THE TASK:
Pull out every line containing the string "body".

[BEGIN]

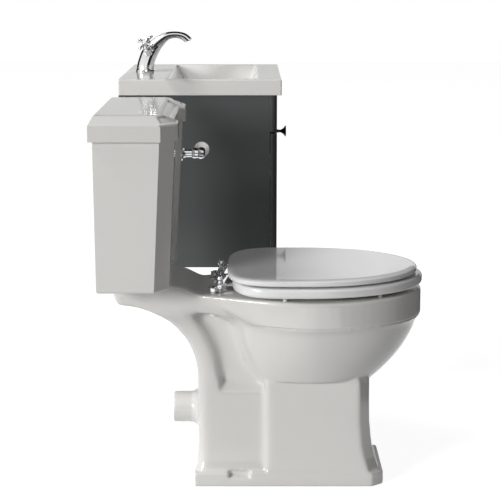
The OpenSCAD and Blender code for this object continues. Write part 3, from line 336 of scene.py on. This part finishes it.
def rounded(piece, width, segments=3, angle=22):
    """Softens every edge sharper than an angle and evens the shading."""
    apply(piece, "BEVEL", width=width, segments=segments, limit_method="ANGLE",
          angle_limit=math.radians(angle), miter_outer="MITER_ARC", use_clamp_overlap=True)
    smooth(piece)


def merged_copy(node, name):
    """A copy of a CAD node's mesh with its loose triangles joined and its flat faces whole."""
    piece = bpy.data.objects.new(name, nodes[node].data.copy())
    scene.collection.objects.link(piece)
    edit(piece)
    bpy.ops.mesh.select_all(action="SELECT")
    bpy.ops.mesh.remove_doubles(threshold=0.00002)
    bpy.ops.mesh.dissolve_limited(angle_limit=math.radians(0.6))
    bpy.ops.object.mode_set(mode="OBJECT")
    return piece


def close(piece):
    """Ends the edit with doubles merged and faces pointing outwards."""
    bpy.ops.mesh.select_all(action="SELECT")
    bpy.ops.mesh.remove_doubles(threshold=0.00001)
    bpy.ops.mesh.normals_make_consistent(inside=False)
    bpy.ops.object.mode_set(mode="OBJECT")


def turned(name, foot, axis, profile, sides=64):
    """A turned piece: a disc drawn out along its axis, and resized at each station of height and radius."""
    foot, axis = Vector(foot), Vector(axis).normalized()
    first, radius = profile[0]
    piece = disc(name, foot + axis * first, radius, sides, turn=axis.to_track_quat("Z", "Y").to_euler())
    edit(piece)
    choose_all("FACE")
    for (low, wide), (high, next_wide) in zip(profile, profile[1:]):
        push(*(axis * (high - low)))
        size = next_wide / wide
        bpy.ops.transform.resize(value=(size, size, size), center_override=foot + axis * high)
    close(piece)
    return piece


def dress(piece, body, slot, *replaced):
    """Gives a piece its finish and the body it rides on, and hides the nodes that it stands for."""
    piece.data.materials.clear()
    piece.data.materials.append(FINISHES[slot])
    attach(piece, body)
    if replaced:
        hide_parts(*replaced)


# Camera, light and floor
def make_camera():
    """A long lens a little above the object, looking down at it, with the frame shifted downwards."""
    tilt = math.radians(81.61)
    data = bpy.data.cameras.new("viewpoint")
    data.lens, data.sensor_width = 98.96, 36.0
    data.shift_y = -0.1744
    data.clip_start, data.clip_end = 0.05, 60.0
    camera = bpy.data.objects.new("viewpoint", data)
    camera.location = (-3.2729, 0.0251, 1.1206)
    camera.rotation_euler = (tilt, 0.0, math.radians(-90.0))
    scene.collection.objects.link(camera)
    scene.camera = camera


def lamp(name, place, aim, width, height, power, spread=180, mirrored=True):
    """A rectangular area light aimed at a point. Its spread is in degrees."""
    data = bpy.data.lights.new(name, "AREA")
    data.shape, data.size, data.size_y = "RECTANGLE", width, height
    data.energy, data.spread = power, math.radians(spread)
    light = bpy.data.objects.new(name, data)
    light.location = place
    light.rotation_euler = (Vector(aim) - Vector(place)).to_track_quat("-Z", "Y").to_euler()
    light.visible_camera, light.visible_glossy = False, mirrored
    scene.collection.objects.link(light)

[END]

RESPONSE TO THE TASK:
def dress(piece, body, slot, *replaced):
    """Gives a piece its finish and the body it rides on, and hides the nodes that it stands for."""
    attach(piece, body)